[SET PROBLEM] Extract the first line through the line containing "return np.vstack((seam[:-1], hole[tip" from the listing below, exactly as written.

[DATASET SECTION]
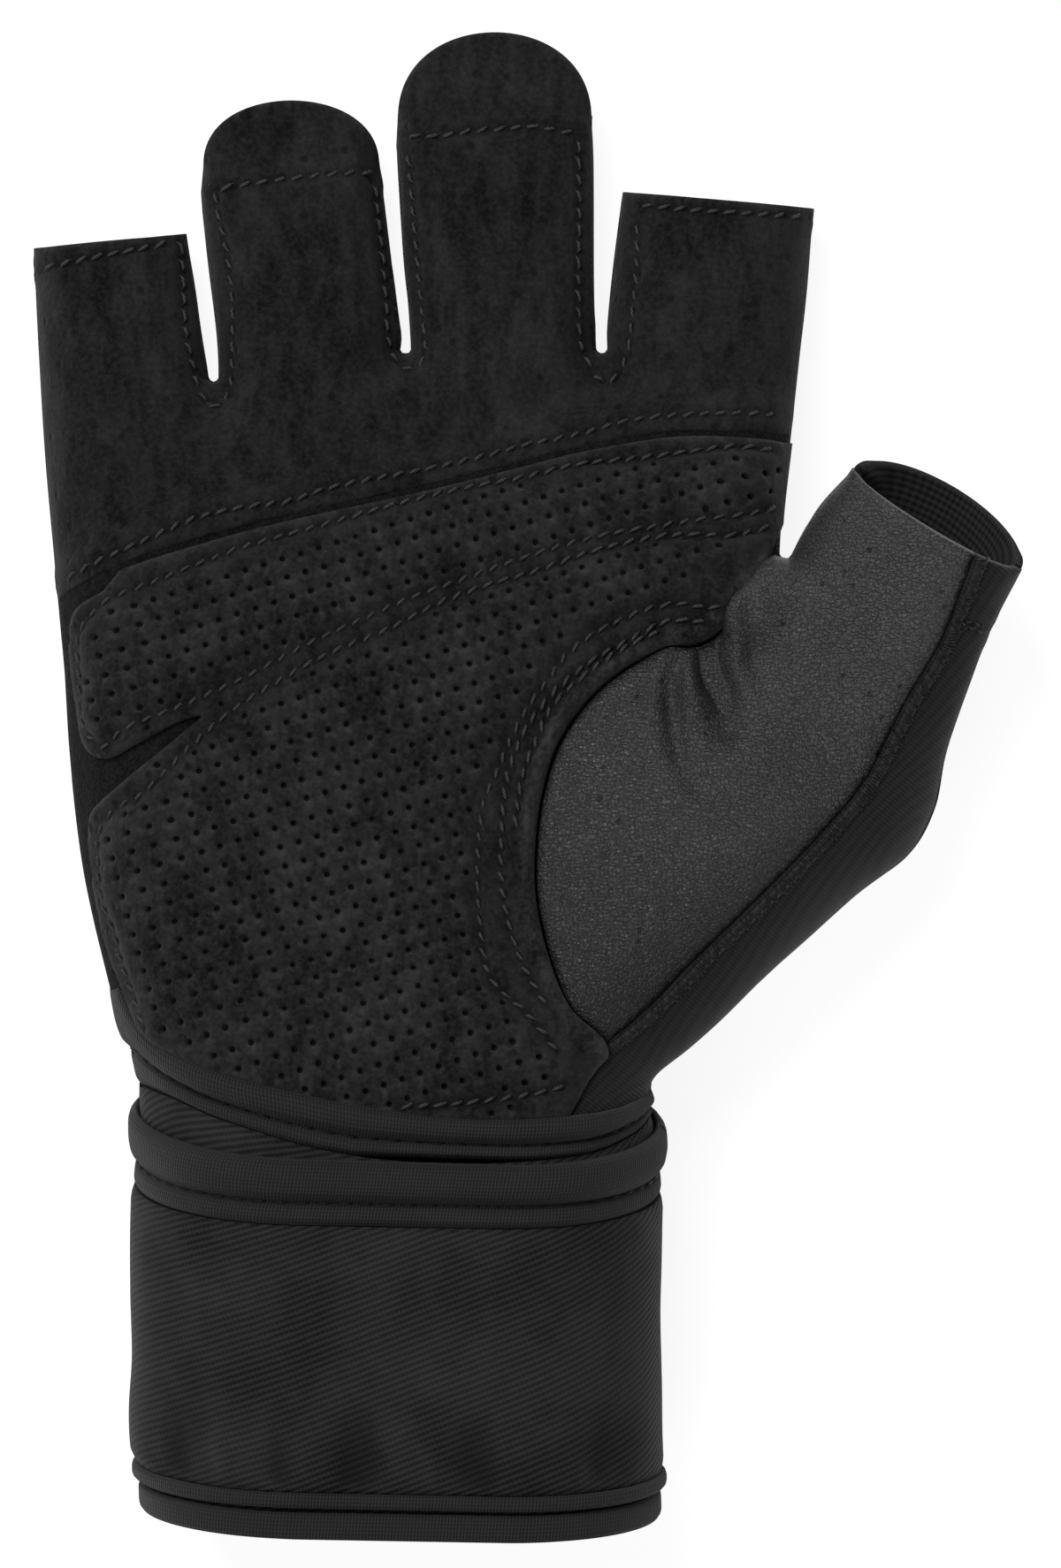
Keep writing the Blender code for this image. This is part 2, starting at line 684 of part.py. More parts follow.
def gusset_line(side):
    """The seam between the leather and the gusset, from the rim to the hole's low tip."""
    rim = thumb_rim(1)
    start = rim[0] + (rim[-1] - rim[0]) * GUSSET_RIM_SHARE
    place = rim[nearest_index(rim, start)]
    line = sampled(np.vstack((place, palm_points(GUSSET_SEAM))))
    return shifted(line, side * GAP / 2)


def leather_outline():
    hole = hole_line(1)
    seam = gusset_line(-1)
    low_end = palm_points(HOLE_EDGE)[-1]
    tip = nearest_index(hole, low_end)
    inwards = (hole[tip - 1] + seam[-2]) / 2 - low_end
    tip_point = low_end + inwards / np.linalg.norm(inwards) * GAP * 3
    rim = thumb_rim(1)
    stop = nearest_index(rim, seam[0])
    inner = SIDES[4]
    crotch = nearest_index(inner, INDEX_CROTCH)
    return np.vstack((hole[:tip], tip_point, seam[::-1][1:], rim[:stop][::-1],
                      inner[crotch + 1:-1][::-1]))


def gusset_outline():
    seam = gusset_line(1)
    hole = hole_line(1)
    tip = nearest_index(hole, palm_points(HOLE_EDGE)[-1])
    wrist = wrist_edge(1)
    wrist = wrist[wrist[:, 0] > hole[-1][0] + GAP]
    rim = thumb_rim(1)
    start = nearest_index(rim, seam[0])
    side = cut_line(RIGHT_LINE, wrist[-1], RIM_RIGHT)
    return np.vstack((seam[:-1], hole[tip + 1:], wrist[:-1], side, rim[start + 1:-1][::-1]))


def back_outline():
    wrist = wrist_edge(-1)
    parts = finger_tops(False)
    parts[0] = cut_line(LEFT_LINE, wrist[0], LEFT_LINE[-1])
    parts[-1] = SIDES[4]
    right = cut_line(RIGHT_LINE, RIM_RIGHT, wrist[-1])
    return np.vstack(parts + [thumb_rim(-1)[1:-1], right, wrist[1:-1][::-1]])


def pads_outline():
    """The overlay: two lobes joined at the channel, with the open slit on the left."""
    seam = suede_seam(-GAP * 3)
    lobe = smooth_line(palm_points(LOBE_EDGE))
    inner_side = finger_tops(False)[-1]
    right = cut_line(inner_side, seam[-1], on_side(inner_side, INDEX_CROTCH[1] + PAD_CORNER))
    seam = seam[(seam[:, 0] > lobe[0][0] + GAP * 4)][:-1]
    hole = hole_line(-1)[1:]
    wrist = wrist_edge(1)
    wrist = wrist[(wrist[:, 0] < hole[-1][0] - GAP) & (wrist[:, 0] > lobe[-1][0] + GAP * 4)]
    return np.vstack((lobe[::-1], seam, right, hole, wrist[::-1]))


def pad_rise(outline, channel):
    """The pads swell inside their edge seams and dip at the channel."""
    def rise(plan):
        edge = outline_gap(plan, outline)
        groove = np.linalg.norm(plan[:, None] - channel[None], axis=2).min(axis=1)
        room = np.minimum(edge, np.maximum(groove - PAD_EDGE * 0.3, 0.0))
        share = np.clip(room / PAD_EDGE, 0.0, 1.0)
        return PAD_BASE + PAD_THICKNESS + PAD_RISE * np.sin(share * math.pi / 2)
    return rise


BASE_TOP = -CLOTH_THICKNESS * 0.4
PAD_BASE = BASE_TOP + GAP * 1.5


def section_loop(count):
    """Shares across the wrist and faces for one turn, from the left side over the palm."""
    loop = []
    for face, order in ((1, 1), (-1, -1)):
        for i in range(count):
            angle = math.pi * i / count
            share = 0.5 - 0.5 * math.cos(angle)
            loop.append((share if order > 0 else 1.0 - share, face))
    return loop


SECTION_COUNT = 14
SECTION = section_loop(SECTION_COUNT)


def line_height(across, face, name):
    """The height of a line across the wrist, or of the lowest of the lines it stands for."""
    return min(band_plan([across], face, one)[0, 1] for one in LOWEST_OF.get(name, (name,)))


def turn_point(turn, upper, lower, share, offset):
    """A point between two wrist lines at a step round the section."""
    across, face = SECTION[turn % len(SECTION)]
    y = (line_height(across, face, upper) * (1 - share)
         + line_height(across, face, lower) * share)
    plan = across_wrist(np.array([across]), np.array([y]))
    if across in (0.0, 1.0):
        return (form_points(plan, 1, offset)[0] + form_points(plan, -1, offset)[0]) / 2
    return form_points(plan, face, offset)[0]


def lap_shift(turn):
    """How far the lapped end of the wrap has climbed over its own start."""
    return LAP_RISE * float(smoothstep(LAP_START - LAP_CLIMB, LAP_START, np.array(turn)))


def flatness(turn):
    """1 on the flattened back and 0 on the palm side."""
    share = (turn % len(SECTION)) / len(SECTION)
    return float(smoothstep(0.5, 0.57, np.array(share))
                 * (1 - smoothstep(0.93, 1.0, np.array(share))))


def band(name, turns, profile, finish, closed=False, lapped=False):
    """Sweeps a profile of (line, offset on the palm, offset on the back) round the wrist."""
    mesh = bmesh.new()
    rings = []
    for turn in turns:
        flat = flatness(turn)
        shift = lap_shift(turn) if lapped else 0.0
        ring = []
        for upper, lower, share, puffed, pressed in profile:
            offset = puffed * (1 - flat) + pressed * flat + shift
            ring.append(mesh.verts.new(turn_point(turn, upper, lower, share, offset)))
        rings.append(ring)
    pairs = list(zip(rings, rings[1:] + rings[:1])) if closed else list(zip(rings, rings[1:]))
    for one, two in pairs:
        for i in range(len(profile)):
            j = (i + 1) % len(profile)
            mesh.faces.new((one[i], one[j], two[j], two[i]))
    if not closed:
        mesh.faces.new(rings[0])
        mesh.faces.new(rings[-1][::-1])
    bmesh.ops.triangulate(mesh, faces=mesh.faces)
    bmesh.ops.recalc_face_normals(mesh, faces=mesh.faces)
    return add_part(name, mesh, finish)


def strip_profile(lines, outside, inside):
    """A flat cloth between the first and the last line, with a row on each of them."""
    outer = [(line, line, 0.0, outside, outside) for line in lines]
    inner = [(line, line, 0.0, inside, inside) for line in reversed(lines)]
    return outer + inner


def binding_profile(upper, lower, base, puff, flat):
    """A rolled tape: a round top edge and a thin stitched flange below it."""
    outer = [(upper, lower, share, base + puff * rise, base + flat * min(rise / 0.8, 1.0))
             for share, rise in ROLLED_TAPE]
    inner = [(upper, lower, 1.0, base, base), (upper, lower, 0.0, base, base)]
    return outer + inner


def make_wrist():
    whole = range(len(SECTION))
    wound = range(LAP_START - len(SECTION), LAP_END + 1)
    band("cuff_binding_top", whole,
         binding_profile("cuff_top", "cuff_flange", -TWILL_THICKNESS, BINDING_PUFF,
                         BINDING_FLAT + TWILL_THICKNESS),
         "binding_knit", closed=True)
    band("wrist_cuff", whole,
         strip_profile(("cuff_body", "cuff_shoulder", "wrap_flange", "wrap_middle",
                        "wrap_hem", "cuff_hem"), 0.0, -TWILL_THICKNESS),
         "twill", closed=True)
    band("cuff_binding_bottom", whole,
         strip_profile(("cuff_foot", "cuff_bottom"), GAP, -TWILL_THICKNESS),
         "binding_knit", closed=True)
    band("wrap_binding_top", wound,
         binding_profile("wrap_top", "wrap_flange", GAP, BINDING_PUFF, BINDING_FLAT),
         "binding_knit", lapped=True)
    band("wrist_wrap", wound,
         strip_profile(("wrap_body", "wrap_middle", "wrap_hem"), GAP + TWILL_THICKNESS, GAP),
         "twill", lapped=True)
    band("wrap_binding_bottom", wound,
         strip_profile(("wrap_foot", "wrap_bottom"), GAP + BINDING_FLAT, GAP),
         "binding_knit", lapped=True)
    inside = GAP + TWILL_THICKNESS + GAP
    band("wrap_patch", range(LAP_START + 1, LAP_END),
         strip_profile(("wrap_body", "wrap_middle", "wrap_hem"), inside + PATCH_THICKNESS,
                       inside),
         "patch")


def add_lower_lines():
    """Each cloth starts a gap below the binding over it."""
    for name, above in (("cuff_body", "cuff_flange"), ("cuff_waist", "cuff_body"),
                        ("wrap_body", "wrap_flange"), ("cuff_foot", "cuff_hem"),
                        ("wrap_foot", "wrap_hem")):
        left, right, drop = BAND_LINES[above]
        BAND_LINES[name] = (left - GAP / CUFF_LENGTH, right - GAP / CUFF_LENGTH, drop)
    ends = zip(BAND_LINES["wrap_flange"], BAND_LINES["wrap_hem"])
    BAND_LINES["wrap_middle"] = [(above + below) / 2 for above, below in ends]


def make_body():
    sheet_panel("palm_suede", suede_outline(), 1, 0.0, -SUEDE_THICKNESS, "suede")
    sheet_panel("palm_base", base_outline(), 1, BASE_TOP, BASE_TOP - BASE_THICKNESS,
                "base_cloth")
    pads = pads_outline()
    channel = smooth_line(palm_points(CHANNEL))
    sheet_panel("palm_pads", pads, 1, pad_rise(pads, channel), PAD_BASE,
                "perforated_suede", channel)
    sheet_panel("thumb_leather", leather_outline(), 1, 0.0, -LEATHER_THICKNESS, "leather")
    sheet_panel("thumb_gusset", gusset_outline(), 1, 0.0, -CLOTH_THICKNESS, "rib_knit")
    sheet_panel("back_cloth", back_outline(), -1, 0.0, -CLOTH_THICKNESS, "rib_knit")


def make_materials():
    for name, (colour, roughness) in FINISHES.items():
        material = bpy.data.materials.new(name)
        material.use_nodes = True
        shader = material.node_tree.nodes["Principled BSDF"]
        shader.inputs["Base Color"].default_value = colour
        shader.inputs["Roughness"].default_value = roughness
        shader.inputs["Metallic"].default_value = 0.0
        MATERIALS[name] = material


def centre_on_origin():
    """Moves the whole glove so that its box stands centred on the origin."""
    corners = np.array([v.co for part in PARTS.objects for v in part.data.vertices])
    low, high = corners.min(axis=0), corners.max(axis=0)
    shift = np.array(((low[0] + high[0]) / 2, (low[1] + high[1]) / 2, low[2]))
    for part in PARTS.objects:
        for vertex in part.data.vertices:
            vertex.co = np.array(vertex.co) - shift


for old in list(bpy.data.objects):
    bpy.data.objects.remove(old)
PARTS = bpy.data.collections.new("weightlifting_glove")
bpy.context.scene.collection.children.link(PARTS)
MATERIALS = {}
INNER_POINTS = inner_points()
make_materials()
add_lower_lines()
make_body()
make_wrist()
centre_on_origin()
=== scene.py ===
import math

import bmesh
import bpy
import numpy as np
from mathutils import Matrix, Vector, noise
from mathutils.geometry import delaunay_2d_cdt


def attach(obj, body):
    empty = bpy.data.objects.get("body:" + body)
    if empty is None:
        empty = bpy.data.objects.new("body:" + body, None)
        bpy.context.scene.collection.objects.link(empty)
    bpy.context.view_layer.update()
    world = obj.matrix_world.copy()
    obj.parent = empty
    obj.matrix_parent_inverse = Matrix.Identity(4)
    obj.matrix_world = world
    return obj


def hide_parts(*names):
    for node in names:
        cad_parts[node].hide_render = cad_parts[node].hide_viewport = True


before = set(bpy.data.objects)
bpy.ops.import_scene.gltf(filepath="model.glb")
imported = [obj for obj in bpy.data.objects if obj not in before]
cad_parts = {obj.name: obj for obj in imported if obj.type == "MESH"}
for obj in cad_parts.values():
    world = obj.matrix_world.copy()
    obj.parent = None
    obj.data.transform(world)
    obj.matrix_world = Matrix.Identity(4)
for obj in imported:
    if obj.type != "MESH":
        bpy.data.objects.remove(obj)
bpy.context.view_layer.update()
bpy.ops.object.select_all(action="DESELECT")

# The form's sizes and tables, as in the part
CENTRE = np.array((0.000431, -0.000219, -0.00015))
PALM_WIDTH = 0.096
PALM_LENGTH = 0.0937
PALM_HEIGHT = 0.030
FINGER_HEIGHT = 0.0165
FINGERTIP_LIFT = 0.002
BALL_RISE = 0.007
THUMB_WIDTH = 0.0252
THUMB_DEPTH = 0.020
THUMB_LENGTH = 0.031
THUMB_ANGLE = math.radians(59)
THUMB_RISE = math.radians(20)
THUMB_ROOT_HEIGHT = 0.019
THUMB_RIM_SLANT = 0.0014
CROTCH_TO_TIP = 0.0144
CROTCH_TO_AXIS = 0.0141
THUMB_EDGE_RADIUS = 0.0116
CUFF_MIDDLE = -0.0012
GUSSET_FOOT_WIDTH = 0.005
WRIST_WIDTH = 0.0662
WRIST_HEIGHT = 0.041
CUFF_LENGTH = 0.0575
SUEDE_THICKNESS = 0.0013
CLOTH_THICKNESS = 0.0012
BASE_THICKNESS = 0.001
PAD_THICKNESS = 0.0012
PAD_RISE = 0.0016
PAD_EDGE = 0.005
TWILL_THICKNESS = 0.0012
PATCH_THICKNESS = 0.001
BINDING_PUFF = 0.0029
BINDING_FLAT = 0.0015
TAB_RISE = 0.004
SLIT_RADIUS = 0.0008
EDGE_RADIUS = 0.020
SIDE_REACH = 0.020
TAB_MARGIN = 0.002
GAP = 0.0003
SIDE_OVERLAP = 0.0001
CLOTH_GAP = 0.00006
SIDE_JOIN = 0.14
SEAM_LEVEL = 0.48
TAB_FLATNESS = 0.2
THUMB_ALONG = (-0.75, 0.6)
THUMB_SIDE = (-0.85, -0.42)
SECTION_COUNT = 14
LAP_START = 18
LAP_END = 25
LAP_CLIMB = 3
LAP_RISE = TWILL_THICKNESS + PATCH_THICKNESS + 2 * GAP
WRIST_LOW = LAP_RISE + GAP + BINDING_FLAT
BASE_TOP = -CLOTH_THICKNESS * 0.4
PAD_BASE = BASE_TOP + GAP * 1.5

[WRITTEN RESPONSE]
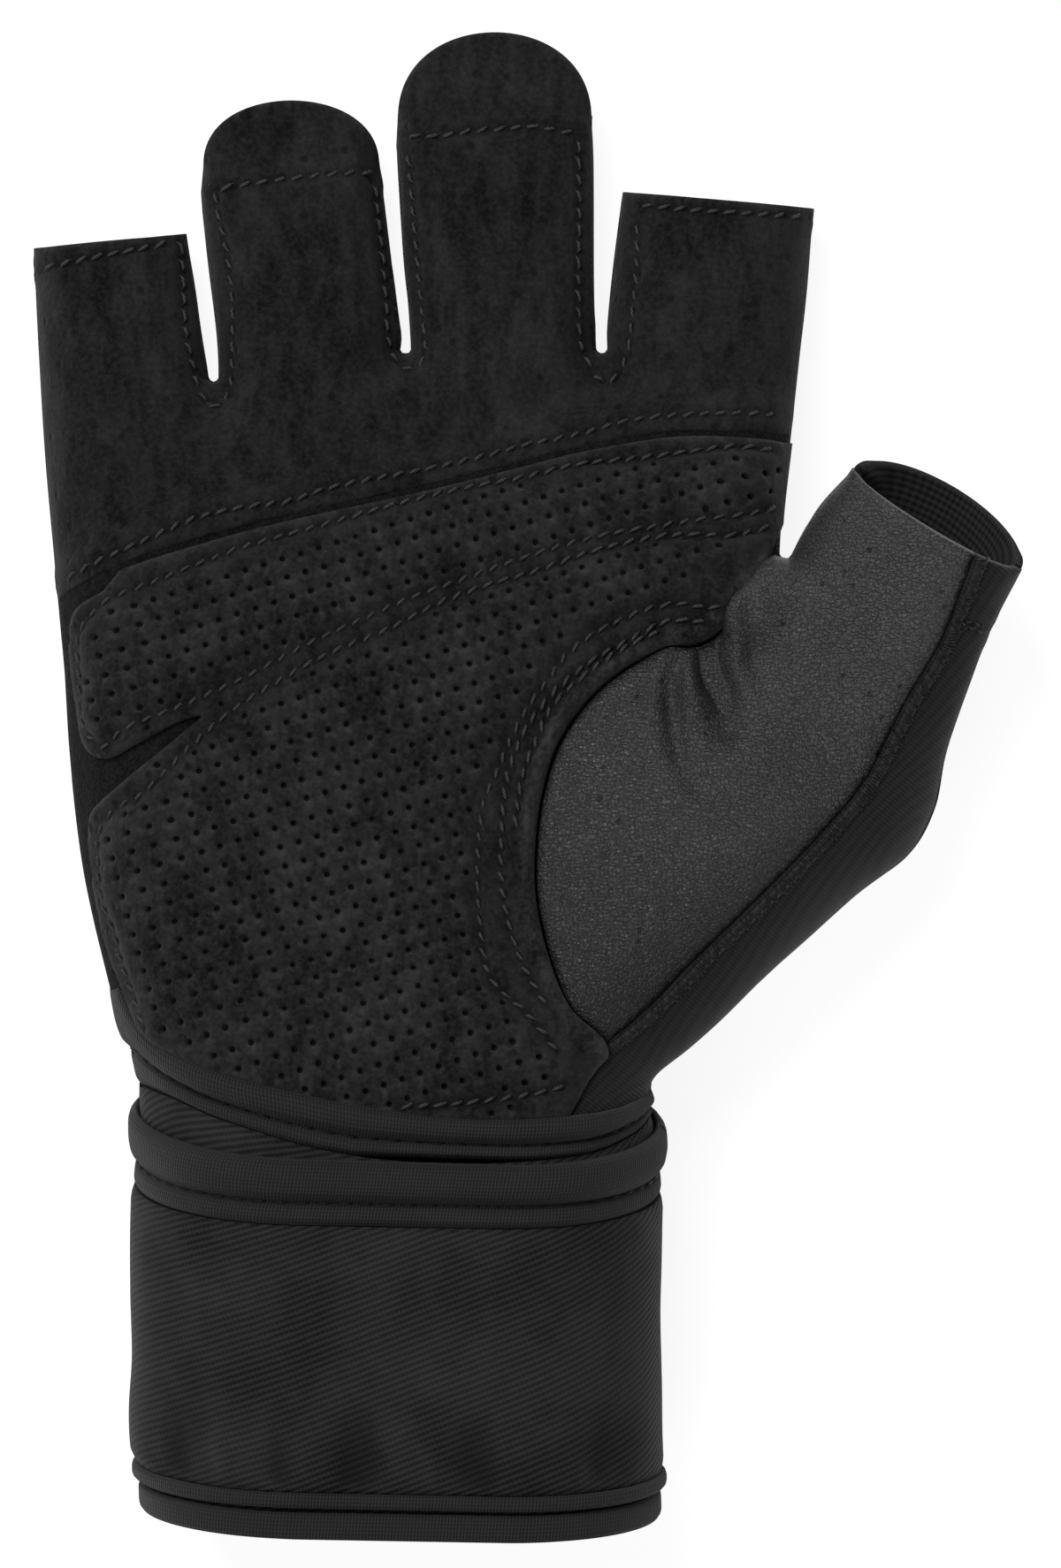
Keep writing the Blender code for this image. This is part 2, starting at line 684 of part.py. More parts follow.
def gusset_line(side):
    """The seam between the leather and the gusset, from the rim to the hole's low tip."""
    rim = thumb_rim(1)
    start = rim[0] + (rim[-1] - rim[0]) * GUSSET_RIM_SHARE
    place = rim[nearest_index(rim, start)]
    line = sampled(np.vstack((place, palm_points(GUSSET_SEAM))))
    return shifted(line, side * GAP / 2)


def leather_outline():
    hole = hole_line(1)
    seam = gusset_line(-1)
    low_end = palm_points(HOLE_EDGE)[-1]
    tip = nearest_index(hole, low_end)
    inwards = (hole[tip - 1] + seam[-2]) / 2 - low_end
    tip_point = low_end + inwards / np.linalg.norm(inwards) * GAP * 3
    rim = thumb_rim(1)
    stop = nearest_index(rim, seam[0])
    inner = SIDES[4]
    crotch = nearest_index(inner, INDEX_CROTCH)
    return np.vstack((hole[:tip], tip_point, seam[::-1][1:], rim[:stop][::-1],
                      inner[crotch + 1:-1][::-1]))


def gusset_outline():
    seam = gusset_line(1)
    hole = hole_line(1)
    tip = nearest_index(hole, palm_points(HOLE_EDGE)[-1])
    wrist = wrist_edge(1)
    wrist = wrist[wrist[:, 0] > hole[-1][0] + GAP]
    rim = thumb_rim(1)
    start = nearest_index(rim, seam[0])
    side = cut_line(RIGHT_LINE, wrist[-1], RIM_RIGHT)
    return np.vstack((seam[:-1], hole[tip + 1:], wrist[:-1], side, rim[start + 1:-1][::-1]))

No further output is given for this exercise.